A sea of glory streamed along the narrow ridge--dividing the inland waters from the ocean; and beyond this the boundless Atlantic heaved her chafed bosom of sapphire and of gold against the base of yon stormy cape. I enjoyed and lived in that sunset and twilight hour. I thought of the glorious destiny of the land on which I trod--as glorious as the waters and the earth then around me. I thought of
the genius and the death of Raleigh--of the heroic devotedness of Grenville--of the gallantry of Cavendish and Drake--of the learning of Hariot--of the nobleness of Manteo, the Lord of Roanoke--of the adventurous expedition of Sir Ralph Lane up the river Moratock--of the savage array of the bloodthirsty Wingina--of the melancholy fate of the last of the Raleigh colonies--of Virginia Dare, the first Anglo-American--of the agony of her mother--and I then thought of those exquisite lines of Byron,
"Shrine of the mighty, can it be
That this is all remains of thee?"
The Roanoke Colony Memorial Association was organized in the Spring of 1894. The chief agents in its organization were Prof. Edward Graham Daves, of Baltimore; Dr. S. Weir Mitchell and Mr. Talcott Williams, of Philadelphia. Earlier than this Prof. Daves, who was a North Carolinian by birth, had made a tour in North Carolina, lecturing for the benefit of the scheme.

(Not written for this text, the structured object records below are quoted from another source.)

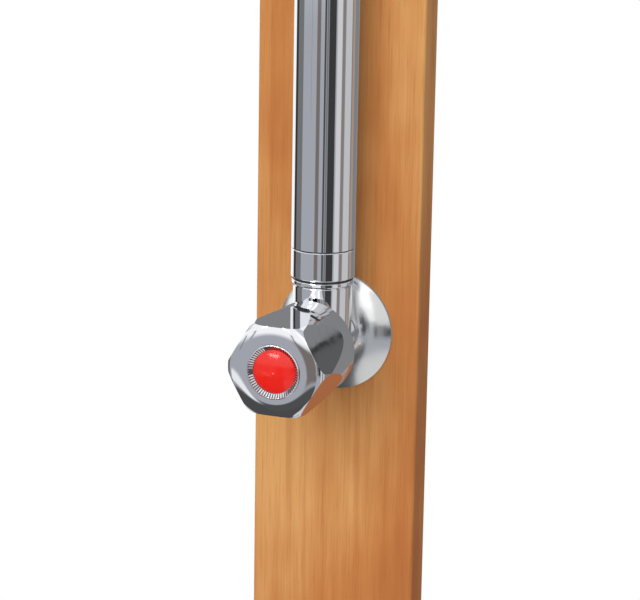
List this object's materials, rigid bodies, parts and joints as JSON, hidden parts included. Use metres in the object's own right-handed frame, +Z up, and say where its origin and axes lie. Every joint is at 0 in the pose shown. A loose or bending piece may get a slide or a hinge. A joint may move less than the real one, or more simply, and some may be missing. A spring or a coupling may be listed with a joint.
{
  "type": "outdoor shower post",
  "caption": "Outdoor shower post: wooden board on a steel foot, screw-down valve with a six-sided knob, chromed riser bent over to a swivelling shower head.",
  "frame": {"origin": "centre of the foot plate's anchor pattern, on the ground face", "axes": "+Z up along the post, -Y to the front, where the knob and the shower head are, +X to the right of someone who faces the knob"},
  "size_m": [0.3, 0.4916, 2.2059],
  "materials": {
    "oiled_wood": "oiled softwood, satin",
    "galvanised_steel": "zinc coated, matt",
    "fixing_steel": "stainless, satin",
    "bright_chrome": "polished chrome plate",
    "satin_chrome": "chrome plate, slightly dull",
    "plain_brass": "machined brass",
    "black_rubber": "matt",
    "grey_rubber": "soft moulded rubber, matt",
    "pad_plastic": "moulded, matt",
    "seat_plastic": "low friction plastic",
    "red_index": "glossy"
  },
  "bodies": {
    "post": {"post_board": "oiled_wood", "foot_plate": "galvanised_steel", "post_shoe": "galvanised_steel", "shoe_bolts": "fixing_steel", "shoe_washers": "fixing_steel", "shoe_nuts": "fixing_steel", "inlet_nipple": "plain_brass", "inlet_washer": "fixing_steel", "inlet_locknut": "plain_brass", "escutcheon": "satin_chrome", "valve_body": "bright_chrome", "collar_oring": "black_rubber", "outlet_collar": "bright_chrome", "tube_gasket": "black_rubber", "spigot_oring": "black_rubber", "headwork_gasket": "black_rubber", "headwork_body": "plain_brass", "spindle_clip": "fixing_steel", "riser_tube": "bright_chrome", "lower_saddle": "bright_chrome", "upper_saddle": "bright_chrome", "lower_saddle_pad": "pad_plastic", "upper_saddle_pad": "pad_plastic", "saddle_screws": "fixing_steel", "arm_end_plug": "bright_chrome", "nipple_gasket": "black_rubber", "ball_nipple": "bright_chrome"},
    "knob": {"knob": "bright_chrome", "knob_screw": "fixing_steel", "bezel_ring": "bright_chrome", "index_cap": "red_index", "spindle": "plain_brass", "spindle_oring": "black_rubber"},
    "jumper": {"jumper": "plain_brass", "jumper_washer": "black_rubber", "jumper_screw": "fixing_steel"},
    "ball_seat": {"ball_seat": "seat_plastic"},
    "head": {"swivel_nut": "bright_chrome", "ball_packing": "black_rubber", "head_shell": "bright_chrome", "nozzle_mat": "grey_rubber", "spray_plate": "satin_chrome", "face_ring": "bright_chrome"}
  },
  "joints": [
    {"name": "knob_turn", "type": "hinge", "parent": "post", "child": "knob", "pos_m": [0, -0.05, 1.05], "axis": [0, -1, 0], "range_deg": [0, 720]},
    {"name": "jumper_lift", "type": "slide", "parent": "post", "child": "jumper", "axis": [0, -1, 0], "range_m": [0, 0.003]},
    {"name": "head_tilt", "type": "hinge", "parent": "post", "child": "ball_seat", "pos_m": [0, -0.27496, 2.06918], "axis": [1, 0, 0], "range_deg": [-15, 15]},
    {"name": "head_sway", "type": "hinge", "parent": "ball_seat", "child": "head", "pos_m": [0, -0.27496, 2.06918], "axis": [0, -0.866, 0.5], "range_deg": [-15, 15]}
  ],
  "couplings": [
    {"joint": "jumper_lift", "follows": "knob_turn", "m_per_rad": 0.0002387}
  ]
}
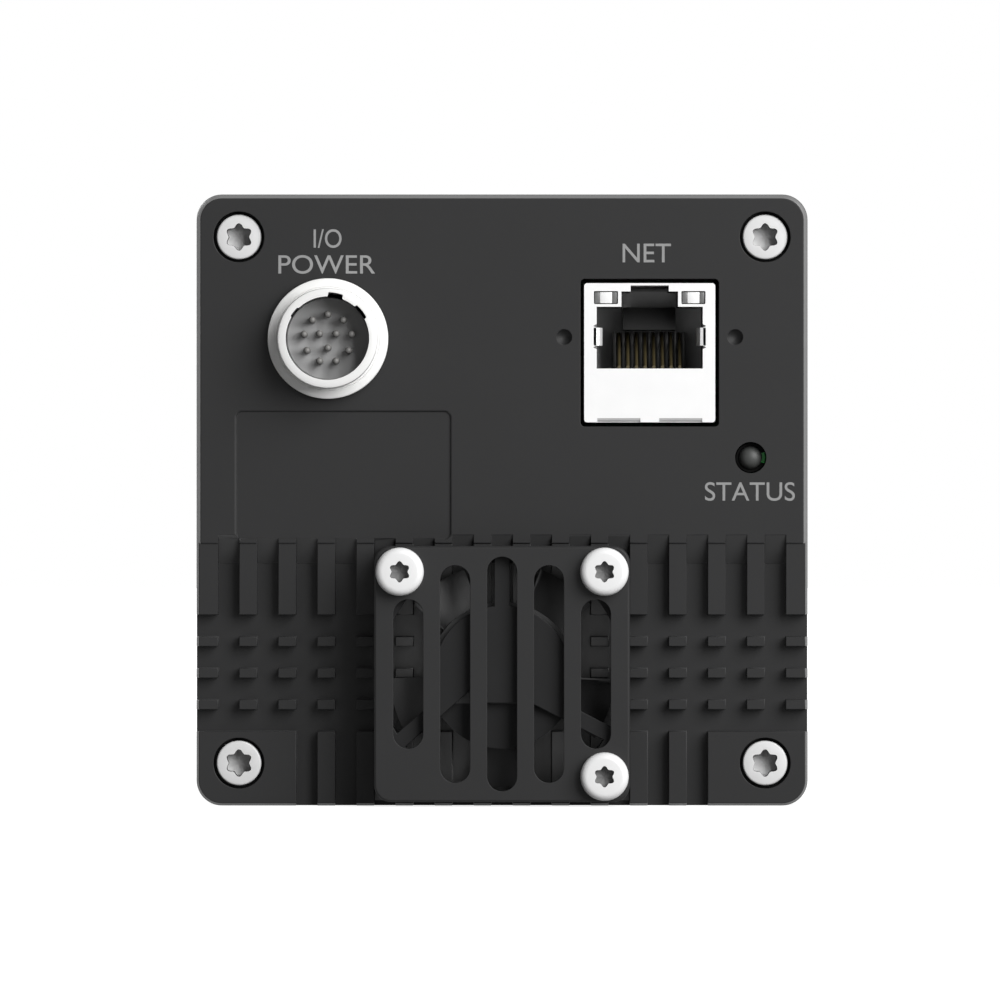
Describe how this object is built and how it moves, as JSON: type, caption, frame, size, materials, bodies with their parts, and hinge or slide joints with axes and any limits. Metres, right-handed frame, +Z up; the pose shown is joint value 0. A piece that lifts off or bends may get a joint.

At the first meeting, which was held in May, 1894, Prof. Daves was elected president; Mr. W. D. Pruden of Edenton, vice president; and Dr. J. S. Bassett of Trinity College, secretary and treasurer. In the succeeding July Prof. Daves died, and the vacancy thus made was filled by the election of his brother, Maj. Graham Daves, of Newbern, N. C.
The Company has bought the site of the Raleigh Fort on Roanoke Island, which it has marked clearly, and it intends to preserve the site as it stands, and to erect permanent memorials of the Lost Colony.
An organization under the above title has been effected in North Carolina. The object of the Association is to erect a permanent memorial to the memory of Virginia Dare. Mrs. Florence P. Tucker, of Raleigh, is president, and Mrs. Sallie S. Cotten, of Falkland, is secretary.
Virginia Dare was the first white child born in North America, of English-speaking parents. It is also significant that the first Christian sacrament in America was the baptism of Manteo, an Indian, and Virginia Dare, infant native white American, which occurred on Roanoke Island. North Carolina, in August, 1587.
VIEWS AT MOREHEAD AND BEAUFORT.
North Carolina was most forward in resisting the arbitrary aggressions of the British Government. The first pitched battle against governmental tyranny was at Alamance, May 12, 1771. The first legislative body in defiance of the Royal Governor was at Newbern, Aug. 25, 1774. The General Assembly had placed on its seal May 20, 1775, as the date of the first declaration of independence.
[The skirmish at Lexington on April 19, 1775, although insignificant in itself, fired the American heart; the news of the encounter reached Charlotte, in Mecklenburg county, on the 19th of May following, and on the next day, May 20, the patriots of Mecklenburg met in convention and declared the independence of the colonies. The cause of Massachusetts and of New England was theirs also, and a blow struck there in furtherance of British aggression must ultimately be repeated in North Carolina; hence this bold and patriotic action.]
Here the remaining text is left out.